Cyrillus Jarre (born February 2, 1878, in Ahrweiler, Rhine Province, Germany as Rudolf Jarre, died March 8, 1952, in Jinan, Shandong, China, 楊恩賚 (杨恩赉, Yang Ên-lai, Yáng Ēnlài), also known as Cirillo Rudolfus Jarre) was a Franciscan Archbishop in Jinan, Shandong Province, China and a translator of texts on canon law and Chinese law between Latin and Chinese.

Jarre got into conflict with the new communist rulers of China early on. He opposed the formation of state-sanctioned Christian churches in China (Three-Self Patriotic Movement) and supported the Legion of Mary, an association of Catholic laity that was viewed as reactionary organization by the communists. As a consequence, Jarre was arrested by the Chinese authorities on July 25, 1951, and from October 17, 1951, onwards he was imprisoned in Jinan.

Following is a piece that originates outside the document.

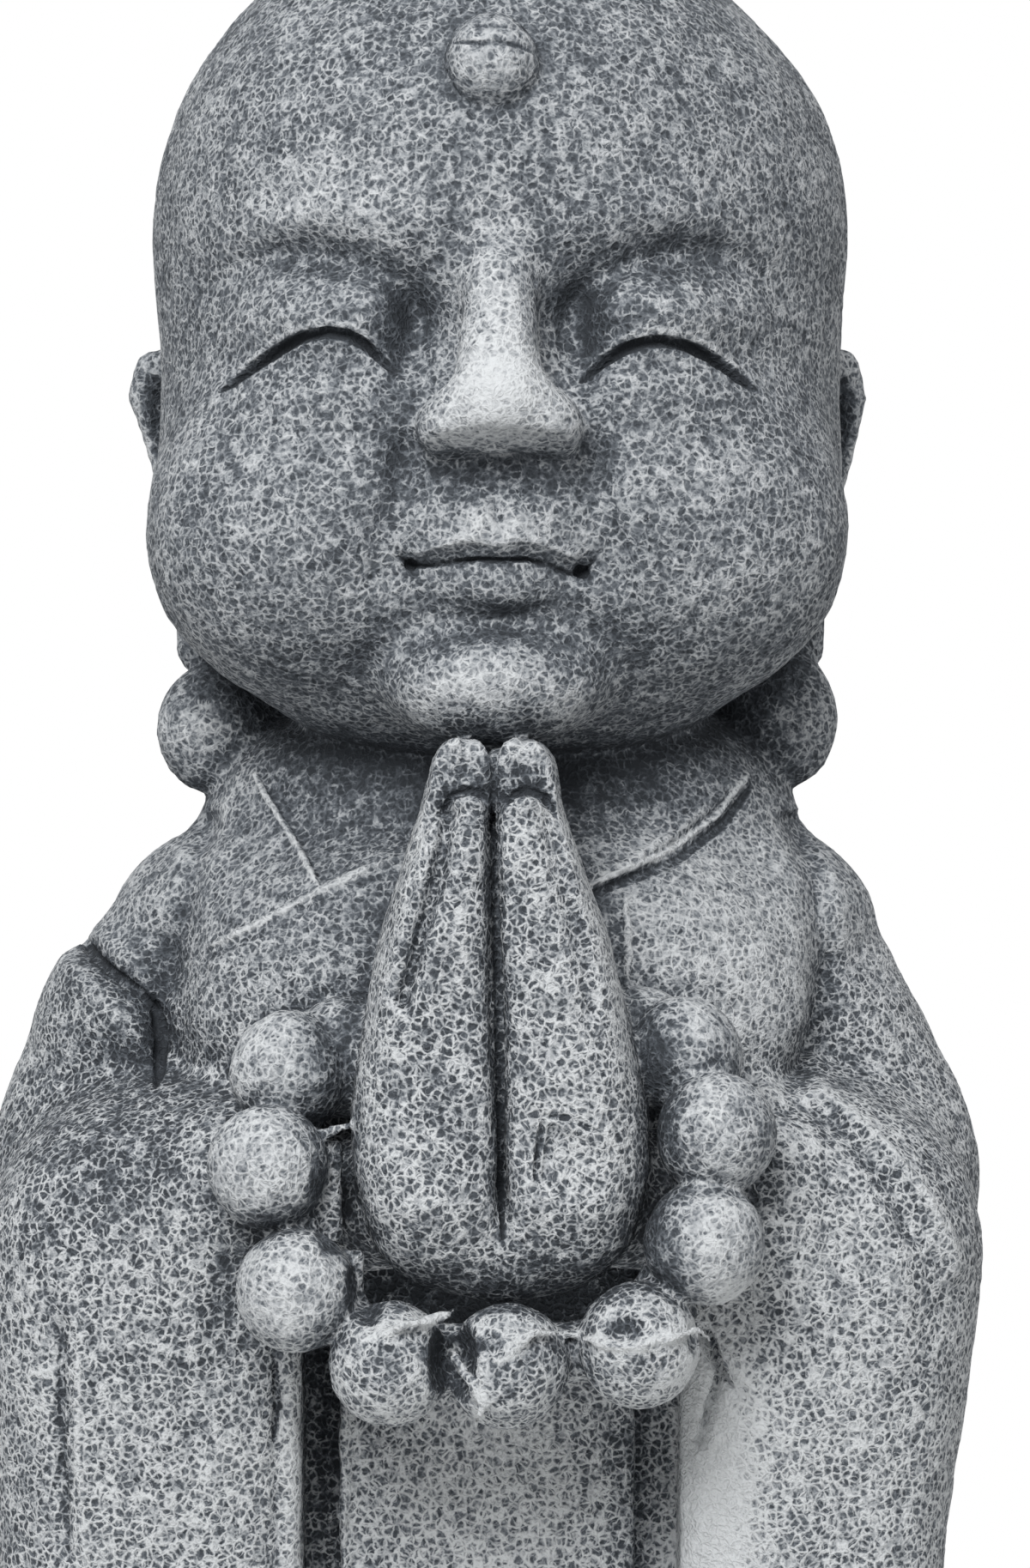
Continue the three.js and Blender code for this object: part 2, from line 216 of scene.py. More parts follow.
def wrap_in_skin(clay):
    """Closed skin of four-sided faces round everything the clay holds."""
    field = clay.field
    inside = field < 0
    corners = [(i, j, k) for i in (0, 1) for j in (0, 1) for k in (0, 1)]
    size = [n - 1 for n in field.shape]
    held = np.zeros(size, np.int8)
    for i, j, k in corners:
        held += inside[i:i + size[0], j:j + size[1], k:k + size[2]]
    crossed = (held > 0) & (held < 8)
    cells = np.argwhere(crossed)
    number = np.full(size, -1, np.int32)
    number[crossed] = np.arange(len(cells))
    total = np.zeros((len(cells), 3))
    count = np.zeros(len(cells))
    value = {c: field[cells[:, 0] + c[0], cells[:, 1] + c[1], cells[:, 2] + c[2]] for c in corners}
    for c in corners:
        for k in range(3):
            if c[k]:
                continue
            e = tuple(1 if m == k else v for m, v in enumerate(c))
            a, b = value[c], value[e]
            meets = (a < 0) != (b < 0)
            t = np.where(meets, a / np.where(meets, a - b, 1), 0)
            total += (np.array(c) + t[:, None] * (np.array(e) - np.array(c))) * meets[:, None]
            count += meets
    at = cells + total / count[:, None]
    points = np.stack([clay.axes[k][0] + at[:, k] * GRAIN for k in range(3)], 1)
    faces = []
    for k in range(3):
        u, v = (k + 1) % 3, (k + 2) % 3
        near, far = [slice(1, -1)] * 3, [slice(1, -1)] * 3
        near[k], far[k] = slice(0, -1), slice(1, None)
        a, b = inside[tuple(near)], inside[tuple(far)]
        where = np.argwhere(a != b)
        leaving = a[tuple(where.T)]
        where[:, u] += 1
        where[:, v] += 1
        ring = []
        for du, dv in ((1, 1), (0, 1), (0, 0), (1, 0)):
            cell = where.copy()
            cell[:, u] -= du
            cell[:, v] -= dv
            ring.append(number[cell[:, 0], cell[:, 1], cell[:, 2]])
        face = np.stack(ring, 1)
        face[~leaving] = face[~leaving][:, ::-1]
        faces.append(face)
    for _ in range(3):
        off = np.clip(clay.sample(points), -GRAIN / 2, GRAIN / 2)
        points -= clay.slope(points) * off[:, None]
    return points, np.concatenate(faces)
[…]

Jarre was subjected to conditions of poor sanitation, nutrition, isolation, repeated interrogation, as well as other forms of abuse. He died on March 8, 1952, in the St. Josephs Hospital of Jinan. Members of his diocese buried Jarre's body wrapped in the red clothes of a martyr, but the authorities exhumed his body with the intent to rebury him in a black prisoner's uniform. In the end, a compromise was reached and Jarre's body was buried in white clothes. His grave is located in the Lin Jia Zhuang (林家庄村 (Línjiā Zhuāngcūn)) Catholic cemetery to the southeast of Jinan.